3 宥恕規程=救済措置(4つの緩和政策のうち、自社に適したものを選択します。)

上記の要件が厳しい為、国より一定の要件を満たすことにより保存要件が緩和されます。

⑴保存要件の宥恕措置

保存要件に従って電子取引データーの保存ができなかったことについて相当の理由があると認める場合には、従前行われていた出力書面の提示・提出の求めに応じることに加え、その電子取引データーのダウンロード(提示・提出)の求めに応じることができるようにしておけば、保存要件を不要として電子取引データーの保存が可能となります。

つまり、電子取引データーの保存に加え、従前のようにその電子取引データーを印刷し整理して保存をしておけば保存要件は不要となります。
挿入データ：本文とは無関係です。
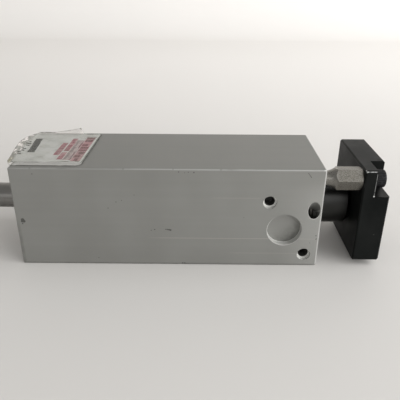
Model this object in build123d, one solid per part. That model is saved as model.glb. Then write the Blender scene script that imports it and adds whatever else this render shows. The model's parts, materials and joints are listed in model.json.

この場合、税務調査で求められた場合、電子取引データーのダウンロードに応じることが必要です。

⑵検索機能の確保の要件の見直し1 

保存データーについてダウンロード(提示・提出)の求めに応じることができるようにしている場合には、上記2⑵②検索機能を確保することのb・cの要件が不要となります。

⑶検索機能の確保の要件の見直し2

売上高が5,000万以下の事業者については、電子取引データーのダウンロード(提示・提出)の求めに応じる場合には、2⑵②検索機能を確保することの要件自体が不要となります。

⑷検索機能の確保の要件の見直し3

電子取引データーのダウンロード(提示・提出)の求めに応じることに加え、「整然とした形式及び明瞭な状態で出力され、取引年月日や取引先ごとに整理された」状態で、電子取引データーを出力することにより作成した書面の提示・提出の求めに応じることができるようにしている場合にも2⑵②検索機能を確保することの要件自体が不要となります。

この場合、売上高に制限はありません。

→電子取引データーを保存し、税務調査の際にダウンロード(提示・提出)の求めに応じ、さらに、電子取引データーを印刷し、日付ごとなどで整理し提示できるようにしておけば検索機能の確保は不要となります。

4 ではどうしたら良いか。

以上のように、制度が非常に複雑になっています。

この中で、何が一番大事かというと税務調査でトラブルにならないことが一番大事かと思います。その為、下記の方法を推奨します。

⑴電子取引データーは必ず保存すること

⑵電子取引データーを今まで通り印刷して書面で保存し、日付や取引先ごとに保存しておくこと

⑶法人個人問わず事務処理規定を作成しておくこと

⑷調査時に電子取引データーのダウンロードに応じること

上記の方法であれば、通常の業務で今までと変わる個所は電子取引データーを保存しておくことだけです。

事務処理規定も一度作成してしまえばOKです。

この方法であればITが苦手な中小企業も対応できるかと思います。

尚、電子取引データーは年毎にフォルダを作成し、さらにその中を月ごと若しくは取引先ごとに保存しておくのが望ましいです。

このような結論に至った背景としましては、

結局電子取引データー(PDF)はパソコンなどの入れ替え時に消失する恐れがある事

現状、請求書などは紙形式と電子形式が混じっており区分することに手間が係る事

書類の保存システム(弥生:スマート証憑管理)もまだ発展途中にある事

④制度が複雑すぎ、一般の事業者にとってはどの方法が自社に一番有利か容易に判断がつかないこと

が挙げられます。

電子取引データーを保存し、又、印刷しておくだけであれば、手数は電子取引データーを保存することだけとなります。ただし、税務調査時に調査官に電子取引データーを提出する必要があります。

5 よくある質問

⑴クレジットカード会社からは紙の明細しかきません。問題がありますか。

問題ございません。従来通り紙で保存をして頂ければと思います。

⑵従業員がpaypayで会社の経費を立替えた場合にはどうなりますか?

この場合も電子取引データーの保存の対象となります。

従って、従業員からpaypayの画面をスクリーンショットなどで入手し、会社で保存をする必要があります。